I read the
UU World article on the new logo, branding, and outreach effort with great interest. The article tapped into some things I've been frustrated about and some things I've been excited about. A couple of points in the article really resonated with me (the italics are mine):
The Rev. Dr. Terasa Cooley, the UUA’s Program and Strategy Officer, said the new initiative developed out of a growing realization that the UUA and its congregations have been sending “inconsistent” messages about Unitarian Universalism into the larger world.
and
“We want congregations to think about the messages their congregations are sending out to the world that doesn’t know anything about them,” she added. “That includes thinking about how their building looks to guests, the structure of their services, their programs, whether they’re inward-oriented or serving the community, and what their online presence is like.”
and
And the UUA is developing other resources for congregations, regional groups, and the national association to use. This effort is about much more than a new logo and a new look for the website, Cooley said. “We have to figure out how we live out this faith of ours, not just how to sell it. We need to get clearer about the ways the culture is changing and the ways we serve that culture.”
Bravo. Thank you for your vision. Here's what I need to start.
I'm a minister who has been out in the field for over a decade, and is relatively technologically proficient for someone in the ministry with a liberal arts degree preceding that, but there are ways in which I was unprepared for the way ministry and church would change during my ministry. And as a minister of a relatively small church, I see ways in which my church is unable to respond. There are concrete things that the UUA could do that would make things easier.
In my situation, I'm a minister who is the person who creates
our church webpage (and created our
UUMA chapter webpage and the
Ohio River Group webpage). Nobody else in my church for a long period of time had the know-how (although this is starting to change). A small, rural congregation, we had no money to pay a professional website developer. The end result? A webpage that is serviceable, but not a strong online presence. It's been my opinion that there are a lot of small churches and even some larger ones with poor websites. I can see two solutions to this. One is churches grouping together. But with our tendency to not collaborate well -- something I hope will change -- this kind of thing is hard to get going. A simpler solution is for the UUA to provide a basic webpage template for congregations that is in keeping with UUA branding and customizable to some extent for our local congregation information, or for the UUA to create strong pieces -- graphics and videos, etc. -- that can be incorporated into our websites.

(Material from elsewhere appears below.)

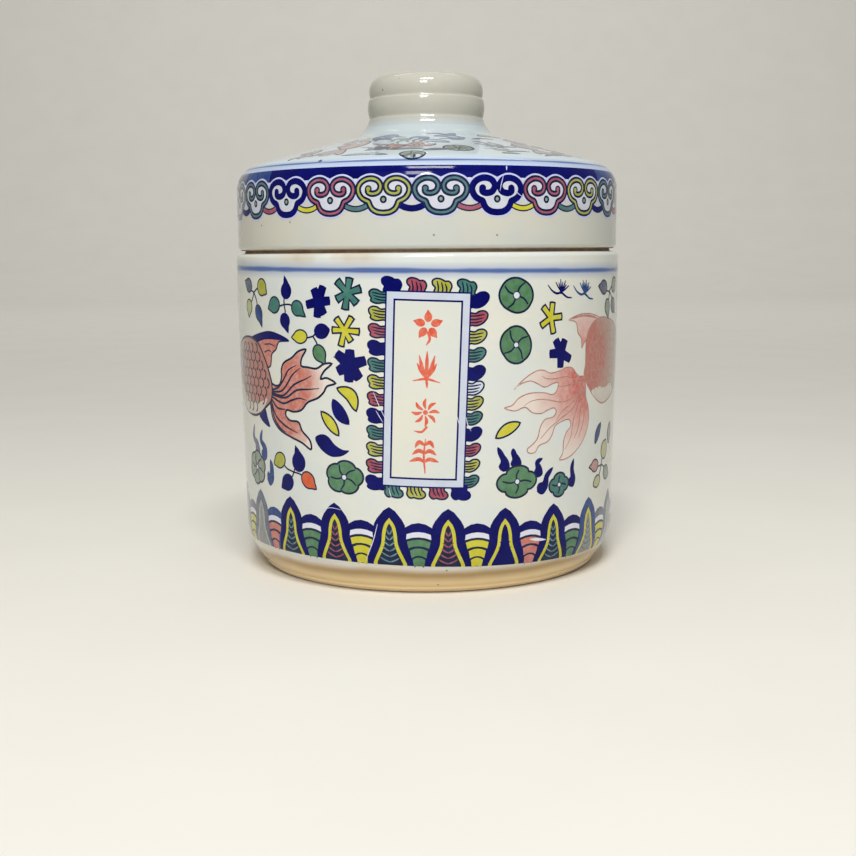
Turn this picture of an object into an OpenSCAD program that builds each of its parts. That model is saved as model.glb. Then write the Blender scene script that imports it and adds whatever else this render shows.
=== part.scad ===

When you add to that the need to create church Facebook pages, Twitter accounts, Google + pages, and more, this becomes even more impossible for many congregations -- small, rural, and aging ones, in particular -- to do well. There's been a lot of good work from the UU Media Collaborative and UU Media Works and others online, but good-quality professional images that we can post and tweet are always needed.
When we were doing newspaper advertising, the UUA created professional advertisements, and congregations could buy the packet for customizing and using in our local newspapers. We still use print materials, and it would be easy to create all sorts of them to customize to a local setting and get printed. I struggled this week with finding "Standing on the Side of Love" brochures that I could bring to a local event. I had the choice of buying ones from the UUA Bookstore, which would leave anyone picking it up with no clue how to connect locally, or making my own from scratch. SSL does have
images that we can cut and paste, and thankfully tells us the hex code for the color and the font name (but not where to find Scala Sans for free), but whole brochures, business cards, etc., that we could then customize would be so easy to make available to us. (By the way, could you provide the font name and color values for that new brand? I also hope it's a font easily available. I'm not finding what looks like an exact match.) With no administrative staff in my small church, if I want to have a special SSL handout for our event Friday, it's up to me to make one, with hours that could be spent elsewhere if something was more grab-and-go online. The end result will also likely be less professional.
Lastly, the biggest and most important issue I've struggled with. To bring my 158-year-old congregation into the ability to podcast and post videos, we've encountered many barriers, from willing Sunday morning volunteers to people with the technological know-how to purchasing equipment. We've been painstakingly putting the pieces in place -- ability to digitally record, a video camera -- but another barrier from the Association remains: our hymnal. I know that I'm hearing that exciting, dynamic worship isn't always sermon-based, but the sermon is practically the only thing we have the copyright to. The idea that we could at a local level track down the copyright permissions for any hymns we use is an obstacle we will never overcome. I hear from my local Lutheran colleagues that they pay an annual fee to their denomination which covers use of anything in their hymnal for use in worship and using for videos, podcasts, etc. What I hear from my UU colleagues is that they either ignore copyright or post only the sermon, or make the videos or audios only available to their members. Having a hymnal where we know we can use anything in our worship service and still make that worship service accessible technologically is a must for our congregations going forward. If we want to think about reaching out beyond our four walls, it would be great to be able to do so with music and worship.
In a nutshell, there are four technological obstacles that I see small congregations unable to conquer that our larger Association could help with:
- Professional webpage templates
- Professional graphics and videos
- Professional downloads for customizable print materials
- Copyrights for electronic transmission of worship
Conquer these, and you'll free us up to do that reaching out to our larger community and to the "nones."
Thank you again for your vision. I look forward to having the tools to address it.